Given exercise:
Copy out all of the material exactly as presented.

Dataset content:
━━━━━━━━━━━━━━━━━━━━
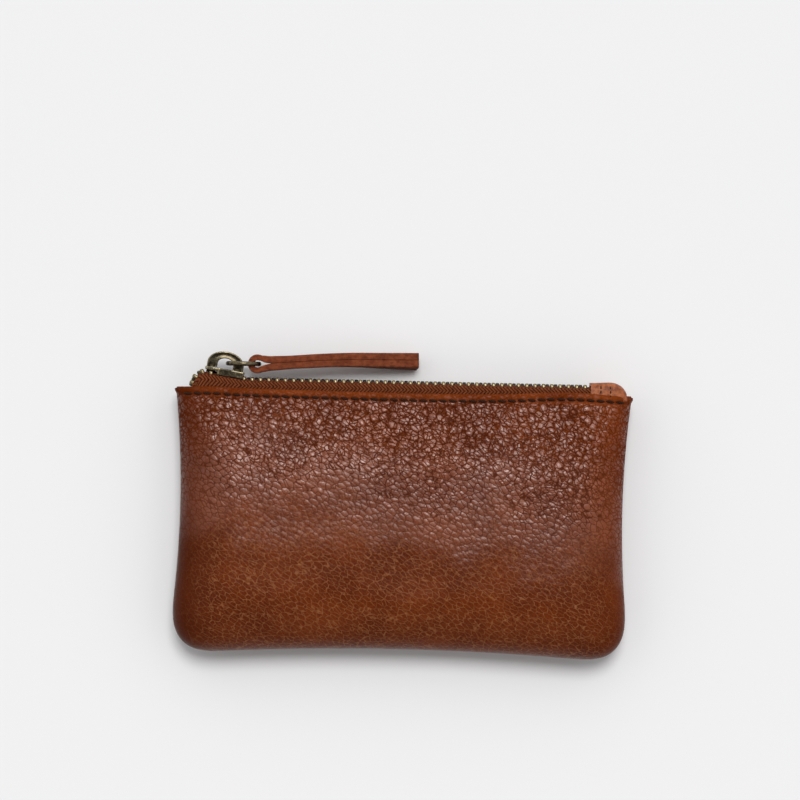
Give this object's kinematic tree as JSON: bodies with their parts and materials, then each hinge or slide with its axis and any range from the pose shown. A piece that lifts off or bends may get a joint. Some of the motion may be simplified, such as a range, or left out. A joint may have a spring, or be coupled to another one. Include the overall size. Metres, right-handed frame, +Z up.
{
  "type": "zippered pouch",
  "caption": "Small flat leather zip pouch with a brass zip, a ring and a folded leather pull strap, lying on its back.",
  "frame": {"origin": "middle of the flat face of the back panel, on the surface that the pouch lies on", "axes": "+X right along the zip, +Y from the bottom seam towards the zip, +Z up out of the front panel"},
  "size_m": [0.14, 0.0913, 0.021],
  "materials": {
    "leather": "pebbled, semi-gloss tan leather",
    "strap_leather": "raw cut edge, matte",
    "tab_leather": "smooth, satin",
    "lining": "plain woven cotton",
    "tape": "herringbone zip tape",
    "thread": "waxed thread",
    "brass": "antique, darkened in the recesses"
  },
  "bodies": {
    "pouch": {"front_panel": "leather", "back_panel": "leather", "front_lining": "lining", "back_lining": "lining", "seam_stitches": "thread", "front_zip_tape": "tape", "back_zip_tape": "tape", "front_teeth": "brass", "back_teeth": "brass", "front_top_stop": "brass", "back_top_stop": "brass", "bottom_stop": "brass", "end_tab": "tab_leather", "end_tab_stitches": "thread", "front_edge_stitches": "thread", "back_edge_stitches": "thread"},
    "slider": {"slider_body": "brass", "slider_bridge": "brass"},
    "ring": {"pull_ring": "brass"},
    "strap": {"pull_strap": "strap_leather"}
  },
  "joints": [
    {"name": "slider_slide", "type": "slide", "parent": "pouch", "child": "slider", "axis": [1, 0, 0], "range_m": [0, 0.1035], "deforming": ["front_teeth", "back_teeth", "front_zip_tape", "back_zip_tape"]},
    {"name": "ring_swing", "type": "hinge", "parent": "slider", "child": "ring", "pos_m": [-0.05315, 0.04766, 0.009], "axis": [0, 0, 1], "range_deg": [0, 130]},
    {"name": "strap_swing", "type": "hinge", "parent": "ring", "child": "strap", "pos_m": [-0.0442, 0.04766, 0.009], "axis": [0, 0, 1], "range_deg": [-3, 60]}
  ]
}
━━━━━━━━━━━━━━━━━━━━
The reply:
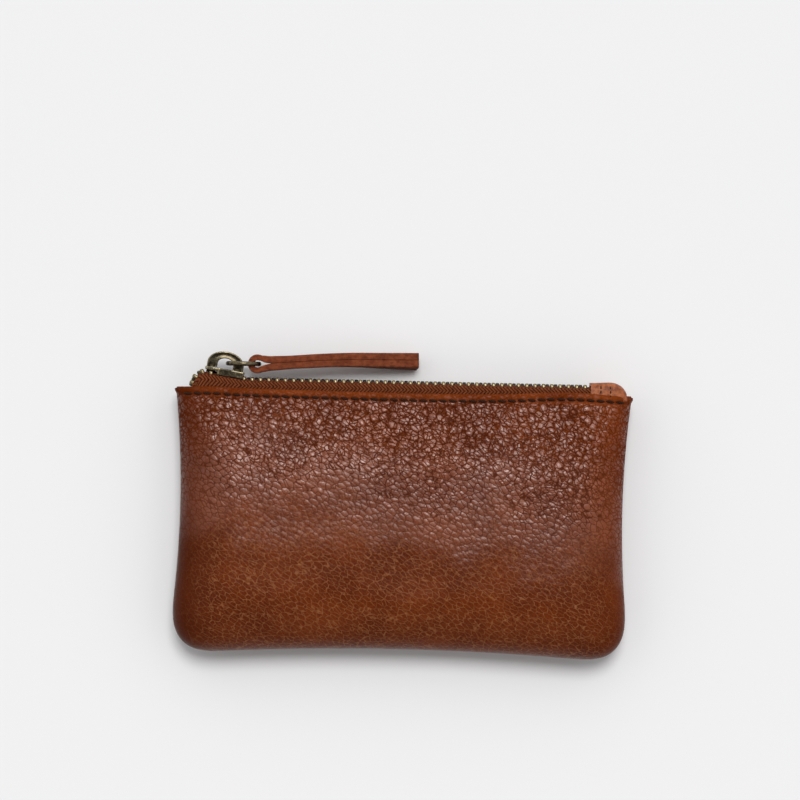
Give this object's kinematic tree as JSON: bodies with their parts and materials, then each hinge or slide with its axis and any range from the pose shown. A piece that lifts off or bends may get a joint. Some of the motion may be simplified, such as a range, or left out. A joint may have a spring, or be coupled to another one. Include the overall size. Metres, right-handed frame, +Z up.
{
  "type": "zippered pouch",
  "caption": "Small flat leather zip pouch with a brass zip, a ring and a folded leather pull strap, lying on its back.",
  "frame": {"origin": "middle of the flat face of the back panel, on the surface that the pouch lies on", "axes": "+X right along the zip, +Y from the bottom seam towards the zip, +Z up out of the front panel"},
  "size_m": [0.14, 0.0913, 0.021],
  "materials": {
    "leather": "pebbled, semi-gloss tan leather",
    "strap_leather": "raw cut edge, matte",
    "tab_leather": "smooth, satin",
    "lining": "plain woven cotton",
    "tape": "herringbone zip tape",
    "thread": "waxed thread",
    "brass": "antique, darkened in the recesses"
  },
  "bodies": {
    "pouch": {"front_panel": "leather", "back_panel": "leather", "front_lining": "lining", "back_lining": "lining", "seam_stitches": "thread", "front_zip_tape": "tape", "back_zip_tape": "tape", "front_teeth": "brass", "back_teeth": "brass", "front_top_stop": "brass", "back_top_stop": "brass", "bottom_stop": "brass", "end_tab": "tab_leather", "end_tab_stitches": "thread", "front_edge_stitches": "thread", "back_edge_stitches": "thread"},
    "slider": {"slider_body": "brass", "slider_bridge": "brass"},
    "ring": {"pull_ring": "brass"},
    "strap": {"pull_strap": "strap_leather"}
  },
  "joints": [
    {"name": "slider_slide", "type": "slide", "parent": "pouch", "child": "slider", "axis": [1, 0, 0], "range_m": [0, 0.1035], "deforming": ["front_teeth", "back_teeth", "front_zip_tape", "back_zip_tape"]},
    {"name": "ring_swing", "type": "hinge", "parent": "slider", "child": "ring", "pos_m": [-0.05315, 0.04766, 0.009], "axis": [0, 0, 1], "range_deg": [0, 130]},
    {"name": "strap_swing", "type": "hinge", "parent": "ring", "child": "strap", "pos_m": [-0.0442, 0.04766, 0.009], "axis": [0, 0, 1], "range_deg": [-3, 60]}
  ]
}